Various nut butters in the fridge, which make for the quickest, most satisfying snack.
I’ll be making black sesame gomasio, a Japanese sesame salt, using black sesame instead of regular. I’m envisioning us sprinkling it on all our soups.
Making sure to have lots of warming spices on hand, not only to add to all our cooking, but also to brew as tea.
Local pears and apples are so good right now, and I hear that apple sauce freezes well. It’ll be great to have on hand, to spoon on porridge or yogurt, or to have as is as a simple treat.
Made
Few things are as satisfying to make as tiny items for a new baby. There’s so much sweet anticipation and tenderness that goes into every piece. The small scale also makes projects go much faster (especially knitting!), which is extra gratifying.

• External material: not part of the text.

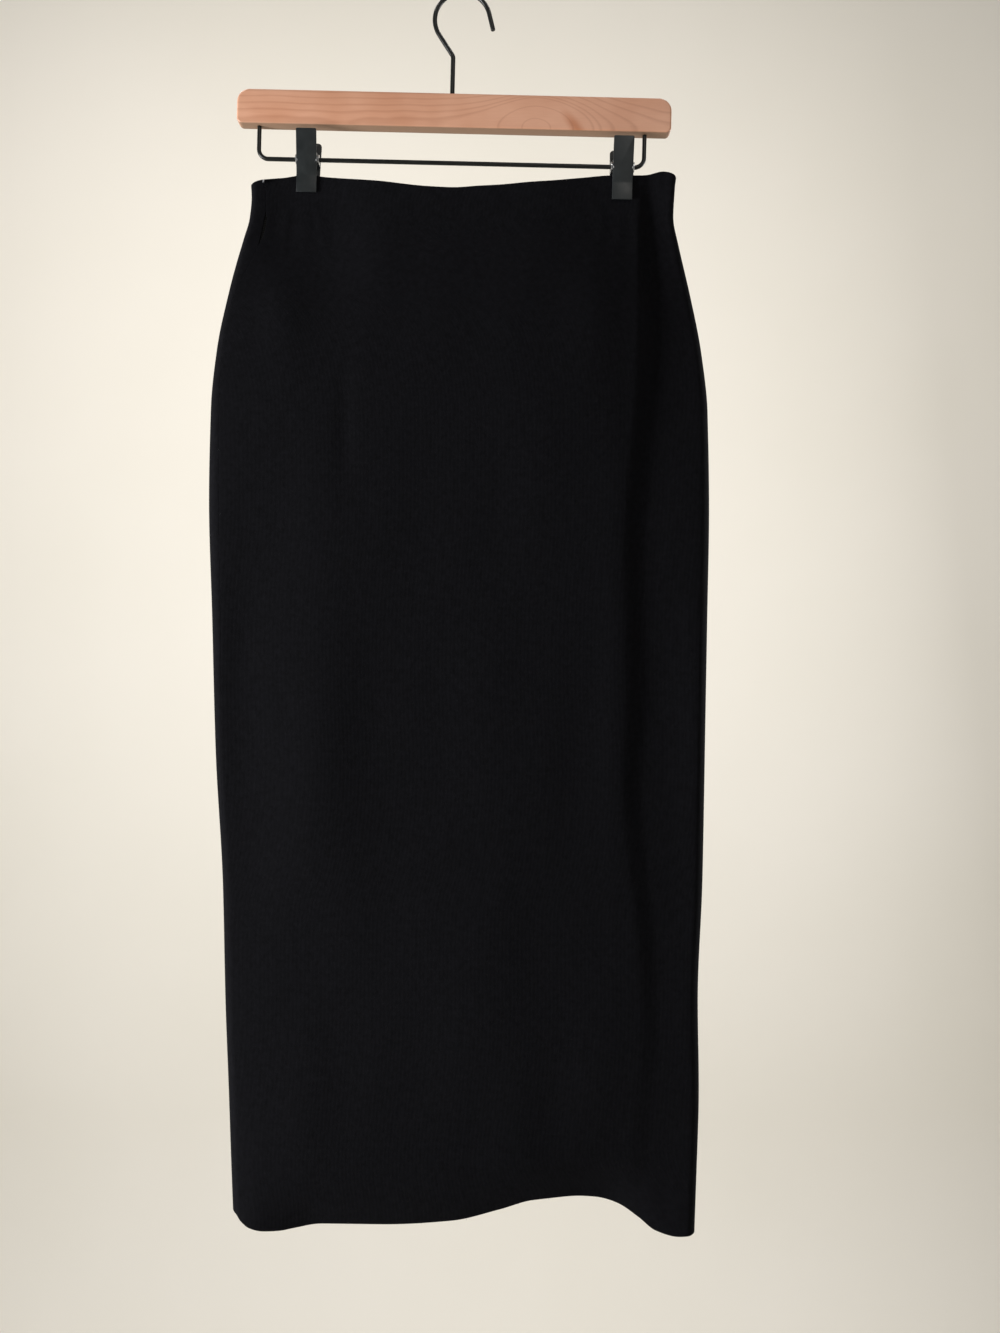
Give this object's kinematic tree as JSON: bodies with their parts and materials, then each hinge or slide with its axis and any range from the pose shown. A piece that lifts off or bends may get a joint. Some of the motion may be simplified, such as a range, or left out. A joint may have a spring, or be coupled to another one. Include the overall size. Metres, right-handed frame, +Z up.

Clockwise from the top: garter stitch cardigan, whole cloth hand stitched quilt, stuffed rabbit made with quilt scraps, kimono sleeve sweater, bonnet.
More on the quilt, this project was both incredibly simple and quite time consuming. I’d never made a quilt before, and was giddy when I realized how simple it was to make this kind of quilt, even as someone with no experience. It’s a whole cloth quilt, so there’s no complex patchwork involved, and it consists of two layers of fabric with some batting sandwiched in between. The beauty and charm comes in with the hand stitching, which holds all the layers together and gives a tactile dimension to the whole thing. This kind of hand stitching can be seen in both Bengali/Indian kantha cloth and Japanese sashiko embroidery. I can’t wait to apply to this technique to clothes as well, especially jackets/vests (both adult and baby).
I used a combination of this tutorial and this one to get my technique down.